It’s understandable, of course, that professors get swallowed up by actual and self-imposed overwork given that we are under the scrutiny of a skeptical public and increasingly out of touch university administrators. With a conspiratorial wink, an uncle informed me decades ago when I got my first professor job that it sounded like a “sweet deal.” And I’ve suffered through countless meetings with administrators who reactively push for higher teaching loads, quite certain that we professors just aren’t doing enough. They clearly do not appreciate the amorphous nature of the job, the pressure we are under to permit it to overlap with, flow over, and otherwise obscure the rest of our lives. To make this more concrete, I made a record of my activities on a typical morning last week — snippets below. The pace of my daily routine is especially striking to me when I keep in mind that, in the eyes of a critical taxpaying public, and, increasingly corporatized career administrators, this is the bon vivant, summer vacation chunk of my calendar.
Many instructors never really leave their work. Their sense of responsibility to students and to the subject area they love, combined with the almost open ended nature of research and the teaching relationship, guarantees that there is always more to be done. Certainly, if lines and limits are to be drawn between our “work” and “life,” this will not come from the time clock, the setting sun, or the factory whistle. By and large, we must draw them ourselves. Being a professor is not unique in this way, of course — many other jobs share these qualities — and this lack of specialness is worth keeping firmly in mind.

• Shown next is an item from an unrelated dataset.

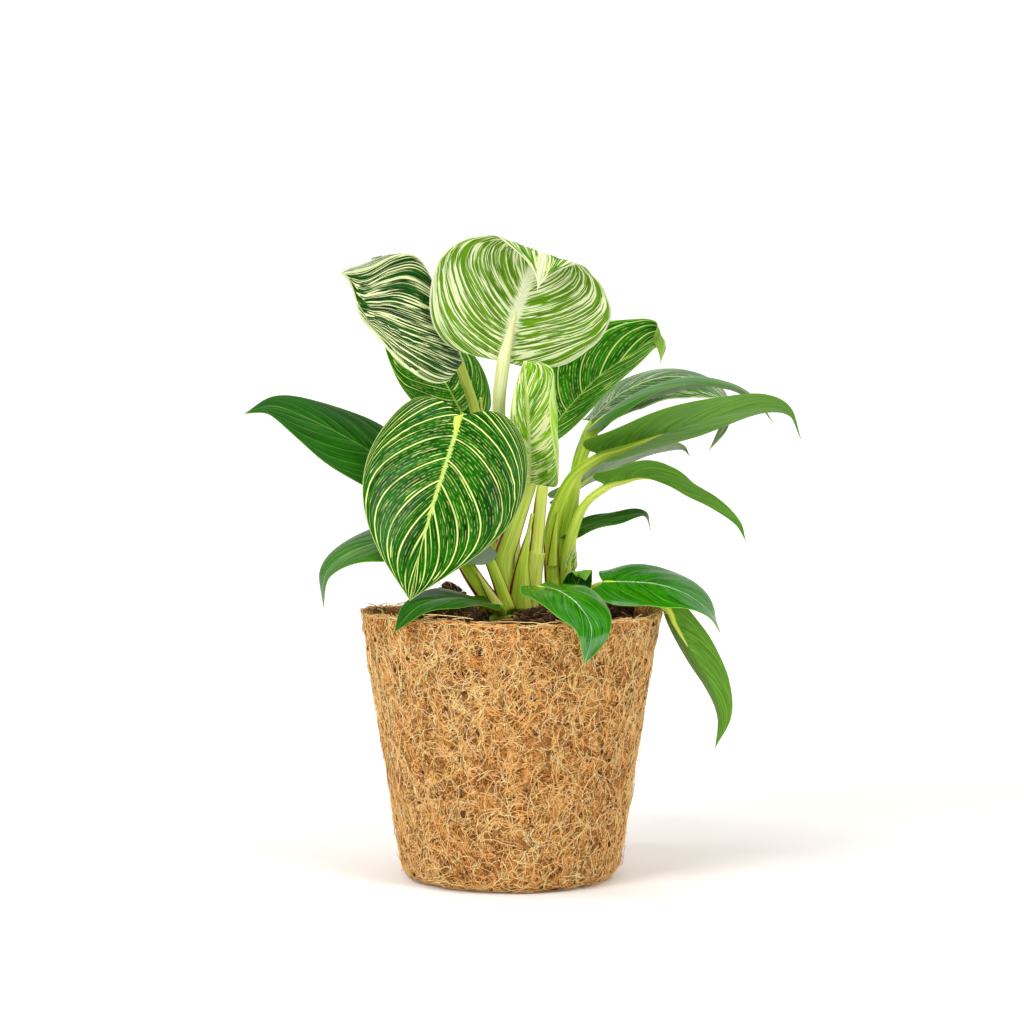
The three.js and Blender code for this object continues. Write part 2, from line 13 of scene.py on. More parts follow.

That setting priorities and effectively drawing boundaries is hard for most people is clear from the glut of self-help books on this topic. I’ve read and appreciated lots of them, especially those that reveal the deeper questions at play, psychological, and maybe even spiritual ones. When deciding how to spend our time, we must, after all, decide what really and truly matters to us. If it turns out, say, that the very burden of work tasks we complain about actually serves to happily distract us from personal or existential woe, then we must be honest about that. It’s obvious that many privileged individuals who complain of being “busy, busy, busy!” are classic workaholics, with little satisfaction or even sense of identity beyond their career. Some don’t like their personal life much, but find it less wrenching and more socially acceptable to complain about their demanding job than about their husband or exhausting tween children.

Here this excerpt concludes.